The Minister was rather impatient of our suggestion that a Committee should be set up because they would have only this question of the increase in salaries to consider. We also included the very important question of the system of appointments, but if that were not sufficient I would ask the Minister to read the 1951 Courts of Justice Bill debate. He would there find what I certainly found to be a most enlightening, informative and valuable contribution by Deputy Moran, the Minister for Lands, concerning badly-needed legal reforms which could be brought within the ambit of any Committee set up as proposed by us.

The Deputy will appreciate the fact that the question of appointments does not arise on Section 1. That section deals solely with the question of remuneration.

Very well, Sir. I should like to take up this question of retrospection. One of the most telling points made in this whole debate was made by Deputy Murphy in a speech in which he asked the Minister—and I should like the Minister to deal with it—why, in connection with these proposed increases, the Minister has sought retrospective payment for the best part of a year, while he is a member of a Cabinet whose recent Budget refused even an immediate increase to the old age pensioners. There was a concerted effort by the Government Party, through its spokesmen, Deputy Loughman, Deputy Seán Flanagan and, to a limited extent, the Minister himself, to squeeze out of the discussion consideration of the relative needs of the old age pensioner vis-á-vis the members of the Judiciary.

The question of the needs of old age pensioners may not be argued on Section 1 of this Bill.

The case made by the Minister in introducing this Bill was that because of the increase in the cost of living these people with £4,000 or £5,000 a year, finding the price of bread and butter had gone up, required £400 or £500 a year to meet those increases. If the Minister is discussing the cost of living and its impact on these people who get £4,000 or £5,000 a year, it is relevant to point out that there is a section which he appears to have overlooked in his assessment of the relative needs of our people in relation to the public purse, that is, the old age pensioner.

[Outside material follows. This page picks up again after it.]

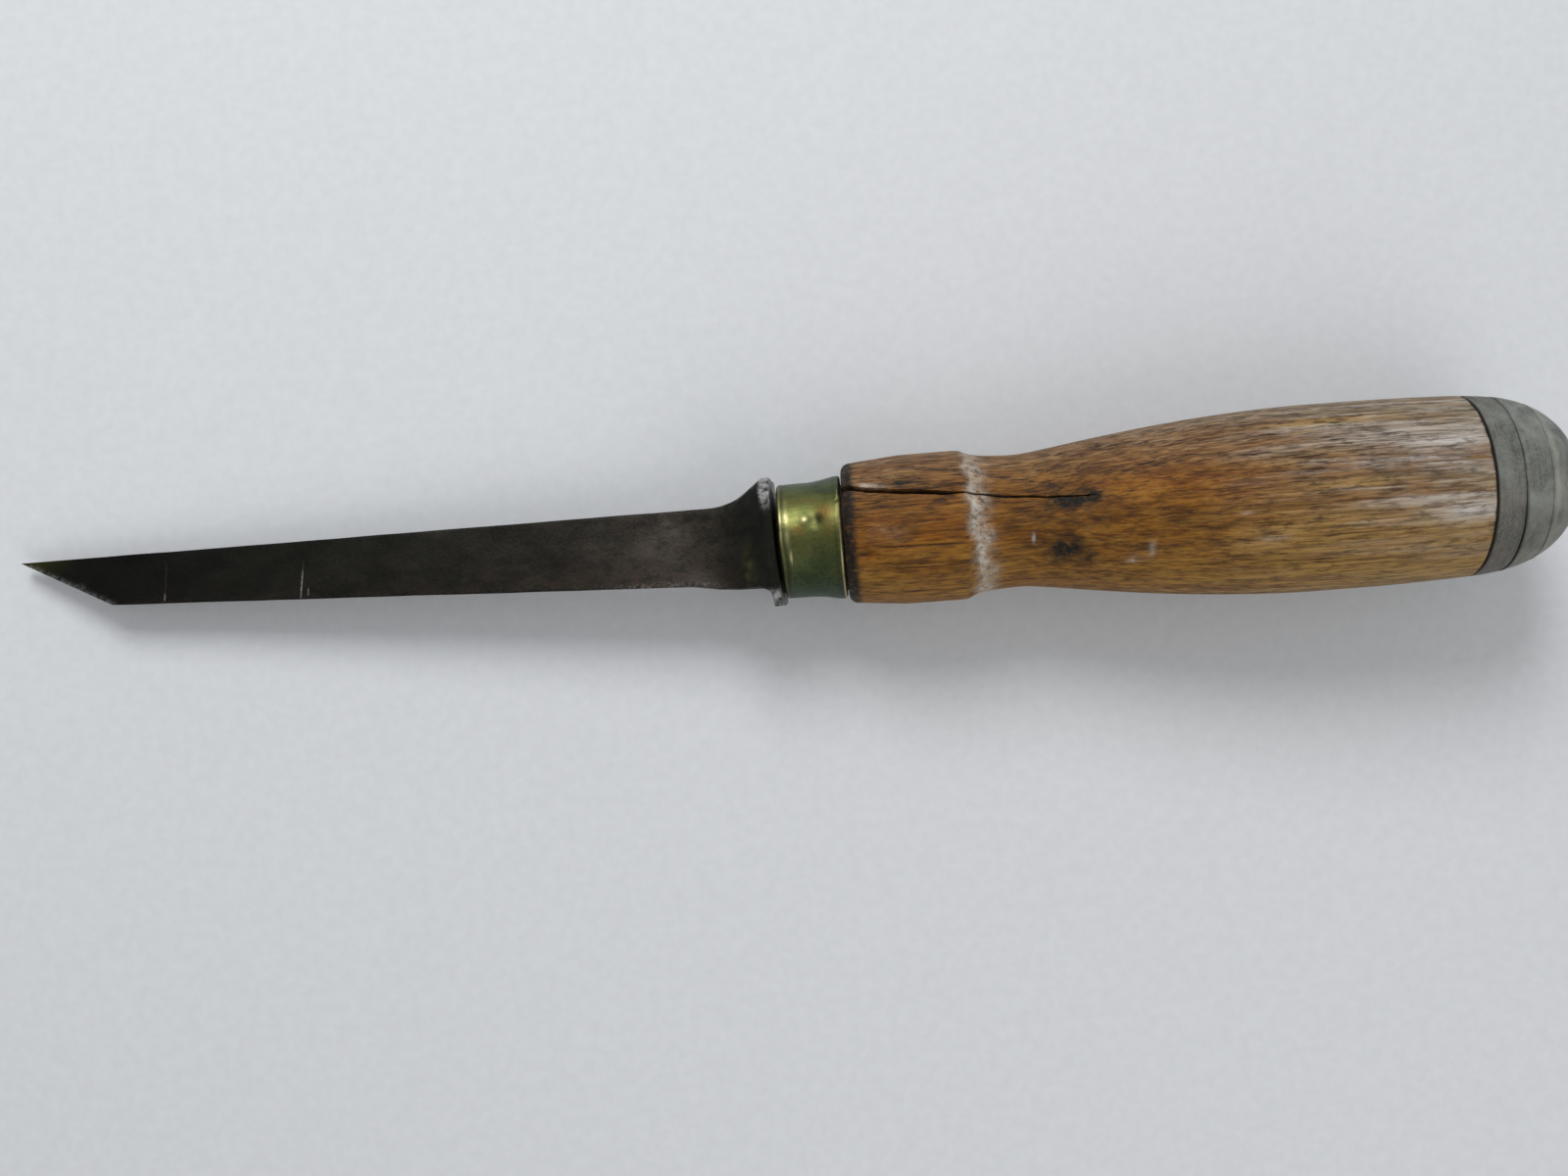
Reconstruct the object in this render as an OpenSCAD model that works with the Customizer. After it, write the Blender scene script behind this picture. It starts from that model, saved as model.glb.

The case for the old age pensioner cannot relevantly be put at this stage.

I suggest, with the greatest respect, Sir, that in discussing the necessity for the payment of this money we have a right to point out to the Minister that as regards the use of the old age pensioner in debate, nobody exploited him more effectively than did the Minister and the leader of the Party in the early 'thirties when the relationship between a cut of a shilling in the old age pension——

The Deputy will please come to the section or sit down. The House has approved the principle of the Bill before the House and the Deputy is making a Second Reading speech, which is out of order.

I am answering the points made by the Minister, and I think that is relevant in the context of the discussion here.

The Chair is pointing out to Deputy Dr. Browne that the subject matter of Section 1 is relevant and nothing else.

The Deputy is answering nothing, actually.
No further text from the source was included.